Start MATERIAL SHOWN
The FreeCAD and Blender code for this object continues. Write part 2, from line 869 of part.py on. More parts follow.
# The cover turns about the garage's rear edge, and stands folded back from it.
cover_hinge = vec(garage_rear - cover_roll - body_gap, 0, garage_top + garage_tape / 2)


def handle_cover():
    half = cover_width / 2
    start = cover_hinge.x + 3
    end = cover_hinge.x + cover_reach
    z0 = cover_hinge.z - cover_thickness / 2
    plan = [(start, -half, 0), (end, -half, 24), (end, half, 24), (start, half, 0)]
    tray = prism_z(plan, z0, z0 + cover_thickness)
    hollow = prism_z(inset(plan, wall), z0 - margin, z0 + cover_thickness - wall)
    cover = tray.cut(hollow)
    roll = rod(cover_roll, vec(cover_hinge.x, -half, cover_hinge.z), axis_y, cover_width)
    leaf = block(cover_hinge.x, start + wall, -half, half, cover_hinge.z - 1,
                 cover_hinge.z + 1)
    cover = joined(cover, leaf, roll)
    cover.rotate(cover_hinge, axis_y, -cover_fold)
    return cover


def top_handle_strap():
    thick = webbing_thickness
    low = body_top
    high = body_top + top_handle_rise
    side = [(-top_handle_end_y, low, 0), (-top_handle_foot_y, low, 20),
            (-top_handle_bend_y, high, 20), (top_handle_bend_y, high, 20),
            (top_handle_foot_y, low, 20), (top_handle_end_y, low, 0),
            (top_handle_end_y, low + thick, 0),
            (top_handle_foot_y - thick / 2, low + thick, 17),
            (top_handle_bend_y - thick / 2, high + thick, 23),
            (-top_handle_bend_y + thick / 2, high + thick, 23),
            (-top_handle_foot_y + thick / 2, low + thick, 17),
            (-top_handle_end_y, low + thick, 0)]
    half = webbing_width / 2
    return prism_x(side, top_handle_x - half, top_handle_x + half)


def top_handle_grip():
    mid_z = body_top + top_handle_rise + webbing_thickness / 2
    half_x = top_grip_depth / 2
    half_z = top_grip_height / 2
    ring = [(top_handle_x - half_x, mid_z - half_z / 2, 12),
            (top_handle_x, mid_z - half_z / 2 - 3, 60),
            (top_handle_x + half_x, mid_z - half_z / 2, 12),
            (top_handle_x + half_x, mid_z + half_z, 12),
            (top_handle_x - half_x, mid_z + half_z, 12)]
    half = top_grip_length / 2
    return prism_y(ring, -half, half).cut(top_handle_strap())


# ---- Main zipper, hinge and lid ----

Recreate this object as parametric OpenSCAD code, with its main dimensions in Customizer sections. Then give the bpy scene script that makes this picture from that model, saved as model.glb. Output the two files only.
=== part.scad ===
End MATERIAL SHOWN
### OBJECTIVE
Check all the records above and select each line where the string "part" is found.

### THE SOLUTION
The FreeCAD and Blender code for this object continues. Write part 2, from line 869 of part.py on. More parts follow.
=== part.scad ===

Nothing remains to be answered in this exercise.